Né à Avignon, Vin’s, qui doit son nom de scène au personnage de Vincent Cassel dans le film "La Haine", a vécu à Montpellier, Marseille, Lyon mais aussi à Grenoble. Il est arrivé dans la capitale des Alpes à 18 ans, et c’est là qu’il a trouvé son identité artistique.

"C’est à Grenoble que j’ai développé ma carrière, explique-t-il. Une amie manageuse m’a amené dans cette ville au moment où je voulais me lancer dans la musique alors que mes parents voulaient me voir faire des études. C’est vraiment à ce moment-là que j’ai développé mon rap et que j’ai commencé à faire beaucoup de scènes".

Avec le Waza Crew, un collectif d’artistes grenoblois, Vin’s enchaîne les scènes ouvertes et les concerts dans les salles locales comme l’Ampérage, la Bobine ou encore le Drak-Art. "J’ai fait des représentations dans tous les quartiers de Grenoble, c’est ça qui m’a forgé" raconte-t-il.

Artiste accompli, il a fait de sa plume acérée sa marque de fabrique. Dans "Fraternité", l’un des trois morceaux qui composent un triptyque avec "Egalité" et "Liberté", il s’attaque aux discriminations vécues par les personnes de confession musulmane et dénonce la surmédiatisation de leur foi. "Ils parlent d'insécurité, ils parlent d'immigration. Et les contrôles de papiers tournent à l'humiliation. Des contrôles au faciès y'en a bien trop hélas (ouais). On parle que d'islam dans la presse, ça c'est le contrôle des masse" rappe-t-il. 

Les faits ils minimisent Écart de salaire entre hommes et femmes Mais pour interdire le voile, là tout le monde est féministe C'est pas à cause du voile si nos valeurs sont abîmées Au nom de la liberté, ils te diront comment faut t'habiller Bienvenue dans une France hypocrite où peu raisonnent C'est pas le voile qui paye les femmes moins que les hommes

Vin's - Fraternité

En écrivant sur ces thèmes, le rappeur craint parfois que ces propos soient "mal interprétés" et reconnaît "écrire avec précaution". Mais pour lui, aucun sujet de société n’est tabou : "L’art est fait pour bousculer sans enfoncer des portes ouvertes. J’ai été touché par le combat des musulmans. Une partie de ma famille est morte pendant la Shoah donc je ne peux qu’être touché quand je vois des minorités mises sur le banc des accusés". "L’extrémisme existe, poursuit-il. Je connais des gens qui sont morts en Syrie. Mais il y a une incompréhension dans cette époque où on juge plus vite que l’on ne comprend. Je ne défends pas l’islam mais la liberté de culte".

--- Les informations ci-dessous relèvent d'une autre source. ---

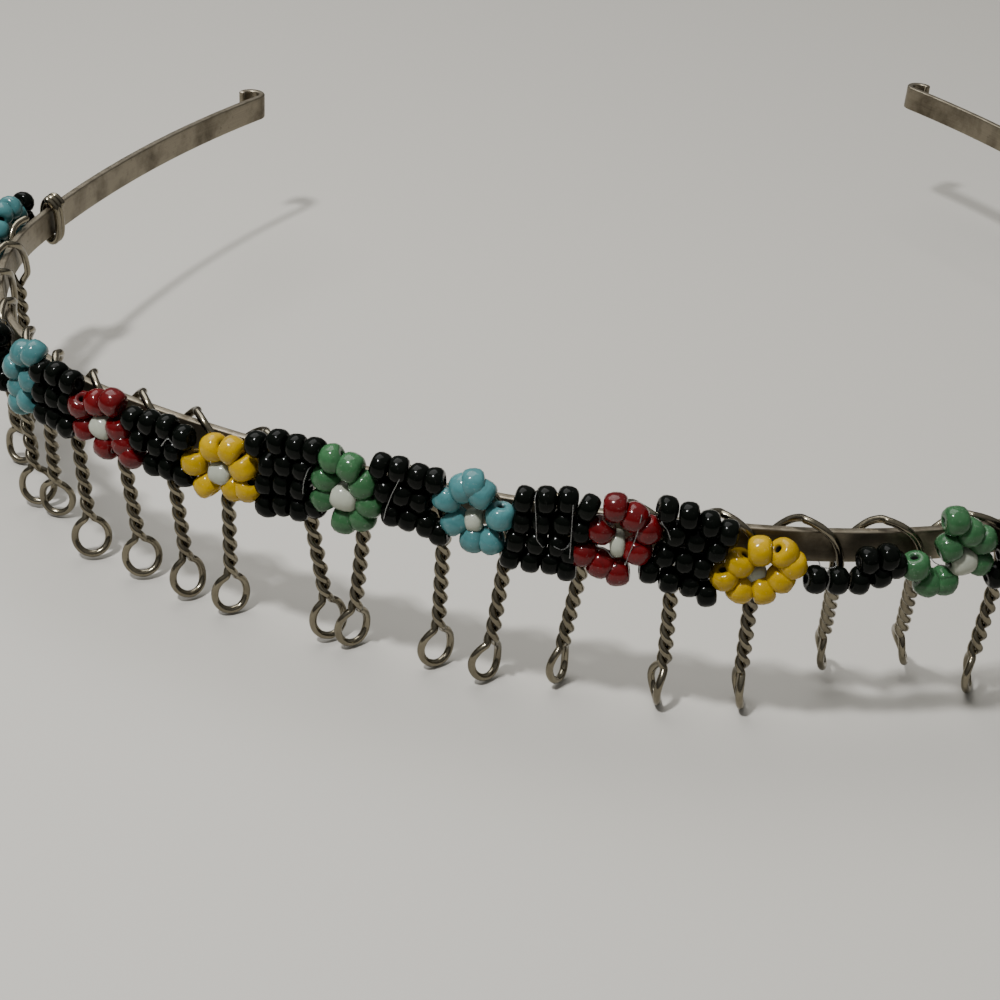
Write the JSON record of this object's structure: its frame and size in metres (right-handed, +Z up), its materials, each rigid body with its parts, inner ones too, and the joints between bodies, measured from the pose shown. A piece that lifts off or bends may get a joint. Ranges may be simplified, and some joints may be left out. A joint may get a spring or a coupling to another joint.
{
  "type": "beaded headband",
  "caption": "Springy metal hair band with a wound wire comb of looped teeth, dressed outside with seed bead daisies and black bead rows between them.",
  "frame": {"origin": "middle of the bounding box, on the plane that the comb teeth stand on", "axes": "+X towards the band's right as seen from the front, +Y from the front towards the open ends, +Z up from the tooth tips to the band"},
  "size_m": [0.1554, 0.1297, 0.0253],
  "materials": {
    "band_steel": "satin",
    "wire_steel": "polished",
    "blue_glass": "gloss",
    "red_glass": "gloss",
    "yellow_glass": "gloss",
    "green_glass": "gloss",
    "pearl": "pearl",
    "black_glass": "gloss"
  },
  "bodies": {
    "root": {"strip": "band_steel", "wire_end_left": "wire_steel", "wire_end_right": "wire_steel", "tooth_01": "wire_steel", "tooth_02": "wire_steel", "tooth_03": "wire_steel", "tooth_04": "wire_steel", "tooth_05": "wire_steel", "tooth_06": "wire_steel", "tooth_07": "wire_steel", "tooth_08": "wire_steel", "tooth_09": "wire_steel", "tooth_10": "wire_steel", "tooth_11": "wire_steel", "tooth_12": "wire_steel", "tooth_13": "wire_steel", "tooth_14": "wire_steel", "tooth_15": "wire_steel", "tooth_16": "wire_steel", "tooth_17": "wire_steel", "tooth_18": "wire_steel", "tooth_19": "wire_steel", "tooth_20": "wire_steel", "tooth_21": "wire_steel", "tooth_22": "wire_steel", "tooth_23": "wire_steel", "tooth_24": "wire_steel", "tooth_25": "wire_steel", "tooth_26": "wire_steel", "tooth_27": "wire_steel", "tooth_28": "wire_steel", "tooth_29": "wire_steel", "tooth_30": "wire_steel", "flower_01_blue": "blue_glass", "flower_02_yellow": "yellow_glass", "flower_03_green": "green_glass", "flower_04_blue": "blue_glass", "flower_05_red": "red_glass", "flower_06_yellow": "yellow_glass", "flower_07_green": "green_glass", "flower_08_blue": "blue_glass", "flower_09_red": "red_glass", "flower_10_yellow": "yellow_glass", "flower_11_green": "green_glass", "flower_12_blue": "blue_glass", "flower_13_red": "red_glass", "flower_14_yellow": "yellow_glass", "flower_15_green": "green_glass", "flower_16_blue": "blue_glass", "flower_17_red": "red_glass", "flower_18_yellow": "yellow_glass", "centre_beads": "pearl", "black_beads_left": "black_glass", "black_beads_right": "black_glass"}
  },
  "joints": []
}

Grâce au rap, qu’il pratique depuis l’âge de 16 ans, Vin’s peut dire ouvertement ce qu’il pense sans trop risquer de heurter les sensibilités. "Quand on rappe, on a plus de pieds, on peut mettre plus de mots, plus de débit. Alors que dans la variété, il faut synthétiser les propos pour accompagner la mélodie. Mes morceaux ne sont pas faits pour passer à la radio, c’est presque une dissertation. Le rap permet cette liberté : on n’est pas là pour avoir un but politiquement correct et c’est accepté parce que c’est du rap".

 

66 000 abonnés sur Youtube

Inspiré dans sa jeunesse par les textes engagés de Psy 4 de la Rime ou Sinik, l’artiste s’est reconnu dans cette "vision alternative" de la musique urbaine qui permet de "ne pas raconter la même chose que tous les autres".

Désormais installé à Montpellier, Vin’s partage chaque mois un nouveau morceau aux 66 000 abonnés de sa chaîne Youtube.

En attendant de remonter sur scène, il prépare un nouvel album dans lequel il abordera d’autres enjeux de société. Nul doute que l’actualité de l’année 2021 saura l’inspirer.